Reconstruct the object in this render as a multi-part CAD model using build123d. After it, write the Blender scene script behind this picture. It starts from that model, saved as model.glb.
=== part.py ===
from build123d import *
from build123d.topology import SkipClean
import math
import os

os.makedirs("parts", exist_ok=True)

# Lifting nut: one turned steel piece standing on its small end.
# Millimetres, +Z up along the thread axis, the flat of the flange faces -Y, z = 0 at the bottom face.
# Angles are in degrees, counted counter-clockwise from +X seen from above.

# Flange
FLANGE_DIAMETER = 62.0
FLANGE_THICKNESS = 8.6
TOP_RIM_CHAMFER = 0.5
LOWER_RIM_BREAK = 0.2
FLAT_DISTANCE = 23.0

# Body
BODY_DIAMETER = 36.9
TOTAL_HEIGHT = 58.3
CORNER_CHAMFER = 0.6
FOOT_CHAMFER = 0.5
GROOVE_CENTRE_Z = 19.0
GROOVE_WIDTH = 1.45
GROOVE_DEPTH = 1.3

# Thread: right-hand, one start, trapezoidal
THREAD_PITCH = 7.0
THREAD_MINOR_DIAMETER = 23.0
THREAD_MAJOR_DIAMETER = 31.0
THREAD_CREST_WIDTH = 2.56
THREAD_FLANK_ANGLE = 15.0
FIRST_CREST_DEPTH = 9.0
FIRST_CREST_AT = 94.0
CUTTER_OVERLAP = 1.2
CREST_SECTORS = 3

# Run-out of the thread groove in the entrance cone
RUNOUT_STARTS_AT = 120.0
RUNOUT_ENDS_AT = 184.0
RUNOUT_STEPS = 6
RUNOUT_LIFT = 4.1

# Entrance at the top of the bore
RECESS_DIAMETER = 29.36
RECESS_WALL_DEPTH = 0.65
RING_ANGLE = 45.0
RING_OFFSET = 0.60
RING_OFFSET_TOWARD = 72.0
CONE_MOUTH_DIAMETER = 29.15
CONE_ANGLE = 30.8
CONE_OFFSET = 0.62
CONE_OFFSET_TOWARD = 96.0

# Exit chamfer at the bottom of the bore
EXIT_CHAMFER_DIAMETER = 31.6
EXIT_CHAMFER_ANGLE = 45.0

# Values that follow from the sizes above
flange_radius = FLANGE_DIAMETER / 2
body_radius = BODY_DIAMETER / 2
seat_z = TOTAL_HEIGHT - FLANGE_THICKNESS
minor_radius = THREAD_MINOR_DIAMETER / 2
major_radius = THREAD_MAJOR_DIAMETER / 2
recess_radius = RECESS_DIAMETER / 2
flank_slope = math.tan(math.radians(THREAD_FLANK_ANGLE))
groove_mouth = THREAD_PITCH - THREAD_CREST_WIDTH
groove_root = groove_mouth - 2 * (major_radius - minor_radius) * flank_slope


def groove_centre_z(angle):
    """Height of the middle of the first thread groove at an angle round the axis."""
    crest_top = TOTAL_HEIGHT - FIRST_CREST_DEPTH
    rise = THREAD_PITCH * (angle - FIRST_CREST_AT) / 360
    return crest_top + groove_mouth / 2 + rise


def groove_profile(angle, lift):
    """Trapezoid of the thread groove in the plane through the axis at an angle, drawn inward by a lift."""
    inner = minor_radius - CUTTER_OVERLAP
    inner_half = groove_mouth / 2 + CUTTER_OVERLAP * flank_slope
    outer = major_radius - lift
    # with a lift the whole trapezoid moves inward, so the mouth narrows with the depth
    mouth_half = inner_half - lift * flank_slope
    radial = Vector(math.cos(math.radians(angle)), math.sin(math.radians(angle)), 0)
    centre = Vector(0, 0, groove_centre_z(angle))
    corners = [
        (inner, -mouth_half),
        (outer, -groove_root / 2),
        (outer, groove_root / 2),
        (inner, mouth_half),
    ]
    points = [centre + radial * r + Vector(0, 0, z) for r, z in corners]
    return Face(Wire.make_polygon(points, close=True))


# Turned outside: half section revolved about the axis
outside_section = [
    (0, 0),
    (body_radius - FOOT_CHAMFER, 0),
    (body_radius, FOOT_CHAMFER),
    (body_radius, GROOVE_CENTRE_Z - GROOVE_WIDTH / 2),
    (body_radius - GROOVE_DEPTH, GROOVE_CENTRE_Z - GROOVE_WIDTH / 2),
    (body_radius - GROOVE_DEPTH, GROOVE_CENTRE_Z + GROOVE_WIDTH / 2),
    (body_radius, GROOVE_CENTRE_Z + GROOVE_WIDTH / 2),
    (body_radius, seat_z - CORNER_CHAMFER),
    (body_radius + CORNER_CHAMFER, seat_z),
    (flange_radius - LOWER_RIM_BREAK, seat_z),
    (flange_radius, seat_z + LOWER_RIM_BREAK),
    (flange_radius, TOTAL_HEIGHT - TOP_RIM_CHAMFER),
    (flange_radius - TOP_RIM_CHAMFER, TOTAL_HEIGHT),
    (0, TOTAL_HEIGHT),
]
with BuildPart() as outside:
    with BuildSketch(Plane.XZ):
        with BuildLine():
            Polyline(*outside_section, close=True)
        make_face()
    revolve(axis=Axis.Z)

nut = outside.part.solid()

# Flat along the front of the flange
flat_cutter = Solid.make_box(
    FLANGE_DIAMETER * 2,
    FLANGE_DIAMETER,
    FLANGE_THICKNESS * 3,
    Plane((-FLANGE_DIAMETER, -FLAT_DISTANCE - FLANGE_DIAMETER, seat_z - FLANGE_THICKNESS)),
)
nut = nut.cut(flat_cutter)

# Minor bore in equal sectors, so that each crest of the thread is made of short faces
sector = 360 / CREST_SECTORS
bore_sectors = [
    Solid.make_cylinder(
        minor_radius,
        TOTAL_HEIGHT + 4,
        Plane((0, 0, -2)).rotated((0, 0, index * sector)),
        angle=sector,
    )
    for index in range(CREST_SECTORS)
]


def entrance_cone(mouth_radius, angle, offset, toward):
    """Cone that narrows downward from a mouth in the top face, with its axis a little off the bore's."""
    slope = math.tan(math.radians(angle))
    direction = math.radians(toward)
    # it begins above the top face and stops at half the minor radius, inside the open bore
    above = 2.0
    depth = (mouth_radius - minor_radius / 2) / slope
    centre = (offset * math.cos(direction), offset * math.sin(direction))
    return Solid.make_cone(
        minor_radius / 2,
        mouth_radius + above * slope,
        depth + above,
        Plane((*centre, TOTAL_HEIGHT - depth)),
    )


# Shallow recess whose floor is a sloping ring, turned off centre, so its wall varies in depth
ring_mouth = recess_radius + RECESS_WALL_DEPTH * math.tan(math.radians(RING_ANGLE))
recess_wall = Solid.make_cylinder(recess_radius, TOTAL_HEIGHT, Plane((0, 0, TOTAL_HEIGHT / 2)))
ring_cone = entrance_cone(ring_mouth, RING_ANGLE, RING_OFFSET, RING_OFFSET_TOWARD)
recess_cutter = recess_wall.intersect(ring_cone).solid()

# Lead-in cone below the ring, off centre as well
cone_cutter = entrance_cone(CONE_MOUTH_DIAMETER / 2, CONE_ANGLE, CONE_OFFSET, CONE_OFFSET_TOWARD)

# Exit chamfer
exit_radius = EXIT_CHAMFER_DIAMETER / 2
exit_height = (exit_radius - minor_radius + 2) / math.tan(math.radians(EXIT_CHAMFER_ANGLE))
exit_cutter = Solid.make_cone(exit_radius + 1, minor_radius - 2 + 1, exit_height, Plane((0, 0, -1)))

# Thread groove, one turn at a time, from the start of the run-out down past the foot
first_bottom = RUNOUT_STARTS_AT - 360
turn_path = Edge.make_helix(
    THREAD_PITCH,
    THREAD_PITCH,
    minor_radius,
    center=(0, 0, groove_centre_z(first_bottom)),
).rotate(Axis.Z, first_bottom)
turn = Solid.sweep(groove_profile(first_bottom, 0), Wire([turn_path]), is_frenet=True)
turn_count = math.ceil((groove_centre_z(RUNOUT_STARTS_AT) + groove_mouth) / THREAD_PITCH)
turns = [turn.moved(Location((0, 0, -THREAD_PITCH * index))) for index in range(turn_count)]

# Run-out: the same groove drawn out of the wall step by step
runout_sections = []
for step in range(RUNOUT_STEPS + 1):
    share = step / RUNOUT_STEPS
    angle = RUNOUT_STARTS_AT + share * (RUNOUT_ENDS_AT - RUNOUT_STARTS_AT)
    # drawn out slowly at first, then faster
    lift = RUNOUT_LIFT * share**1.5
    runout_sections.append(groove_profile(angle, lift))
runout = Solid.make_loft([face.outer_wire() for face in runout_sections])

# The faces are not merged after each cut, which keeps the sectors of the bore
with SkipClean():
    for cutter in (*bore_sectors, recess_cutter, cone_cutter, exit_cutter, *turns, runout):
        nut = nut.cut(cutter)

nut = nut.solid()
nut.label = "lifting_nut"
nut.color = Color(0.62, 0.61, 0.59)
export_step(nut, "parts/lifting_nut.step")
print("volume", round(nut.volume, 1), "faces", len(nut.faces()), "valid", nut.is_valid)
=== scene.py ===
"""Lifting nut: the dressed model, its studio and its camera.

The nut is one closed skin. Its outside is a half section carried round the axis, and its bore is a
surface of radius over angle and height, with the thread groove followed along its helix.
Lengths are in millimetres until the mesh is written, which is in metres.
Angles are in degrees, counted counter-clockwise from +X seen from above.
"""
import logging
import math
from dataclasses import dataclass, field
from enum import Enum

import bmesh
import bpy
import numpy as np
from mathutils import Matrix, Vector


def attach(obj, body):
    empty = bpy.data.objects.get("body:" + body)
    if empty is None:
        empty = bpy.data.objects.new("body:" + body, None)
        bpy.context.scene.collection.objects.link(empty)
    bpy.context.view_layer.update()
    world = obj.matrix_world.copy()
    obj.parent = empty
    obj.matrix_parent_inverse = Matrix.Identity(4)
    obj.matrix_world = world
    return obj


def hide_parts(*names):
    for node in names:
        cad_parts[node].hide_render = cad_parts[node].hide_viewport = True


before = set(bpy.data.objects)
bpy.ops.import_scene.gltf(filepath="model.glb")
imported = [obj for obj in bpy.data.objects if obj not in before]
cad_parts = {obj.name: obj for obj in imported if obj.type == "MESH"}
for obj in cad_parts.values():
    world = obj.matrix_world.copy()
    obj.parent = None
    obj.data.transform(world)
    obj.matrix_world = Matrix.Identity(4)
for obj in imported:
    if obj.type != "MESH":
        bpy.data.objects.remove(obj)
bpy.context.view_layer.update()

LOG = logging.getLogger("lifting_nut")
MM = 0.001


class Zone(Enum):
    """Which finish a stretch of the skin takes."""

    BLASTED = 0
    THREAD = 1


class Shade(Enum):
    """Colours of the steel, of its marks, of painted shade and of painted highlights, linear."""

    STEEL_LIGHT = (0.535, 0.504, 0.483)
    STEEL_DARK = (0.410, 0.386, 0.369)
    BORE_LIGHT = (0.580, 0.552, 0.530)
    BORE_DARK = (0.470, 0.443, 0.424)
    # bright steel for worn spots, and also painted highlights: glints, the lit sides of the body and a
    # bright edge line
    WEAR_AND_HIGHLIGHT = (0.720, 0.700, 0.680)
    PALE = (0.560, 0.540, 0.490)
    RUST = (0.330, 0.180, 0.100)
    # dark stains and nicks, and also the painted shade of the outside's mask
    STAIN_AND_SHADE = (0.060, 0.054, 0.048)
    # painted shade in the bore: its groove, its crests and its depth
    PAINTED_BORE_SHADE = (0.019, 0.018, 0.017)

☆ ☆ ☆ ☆

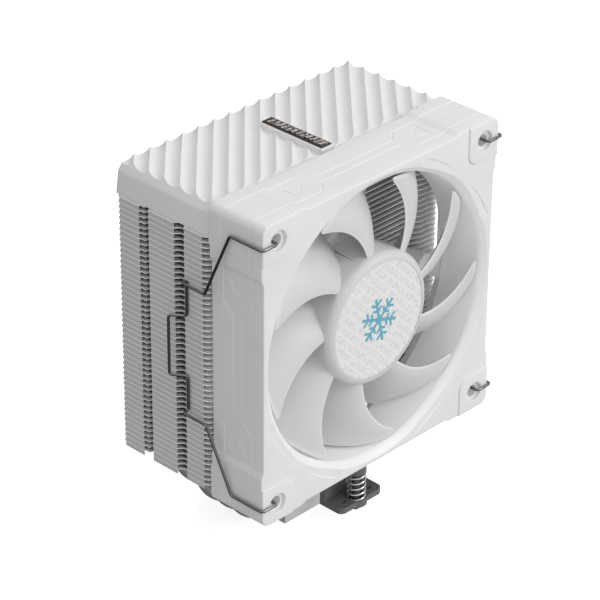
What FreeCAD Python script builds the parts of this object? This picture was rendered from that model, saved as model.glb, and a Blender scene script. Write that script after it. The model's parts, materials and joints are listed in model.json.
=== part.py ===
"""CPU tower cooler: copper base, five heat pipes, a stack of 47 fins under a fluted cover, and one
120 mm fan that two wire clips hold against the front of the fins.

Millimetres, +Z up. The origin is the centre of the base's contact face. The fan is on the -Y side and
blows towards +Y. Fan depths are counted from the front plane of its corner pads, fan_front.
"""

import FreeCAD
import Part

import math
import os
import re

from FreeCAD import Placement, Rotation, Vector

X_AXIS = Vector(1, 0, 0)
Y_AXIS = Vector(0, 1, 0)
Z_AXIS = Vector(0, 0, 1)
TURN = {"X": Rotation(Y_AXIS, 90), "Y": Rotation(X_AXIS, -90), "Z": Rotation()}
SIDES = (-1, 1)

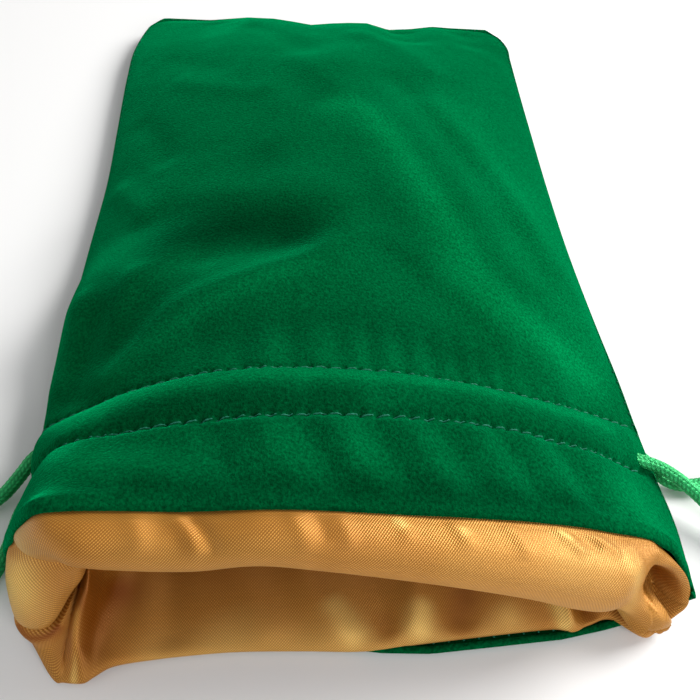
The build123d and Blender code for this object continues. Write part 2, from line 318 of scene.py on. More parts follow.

☆ ☆ ☆ ☆

Task to carry out:
Your task is to give again the lines from the one containing "obj.matrix_world = world" to the one containing "bpy.data.objects.remove(obj)", both lines included, exactly and without anything added.

Answer to this exercise:
    obj.matrix_world = world
    return obj


def hide_parts(*names):
    for node in names:
        cad_parts[node].hide_render = cad_parts[node].hide_viewport = True


before = set(bpy.data.objects)
bpy.ops.import_scene.gltf(filepath="model.glb")
imported = [obj for obj in bpy.data.objects if obj not in before]
cad_parts = {obj.name: obj for obj in imported if obj.type == "MESH"}
for obj in cad_parts.values():
    world = obj.matrix_world.copy()
    obj.parent = None
    obj.data.transform(world)
    obj.matrix_world = Matrix.Identity(4)
for obj in imported:
    if obj.type != "MESH":
        bpy.data.objects.remove(obj)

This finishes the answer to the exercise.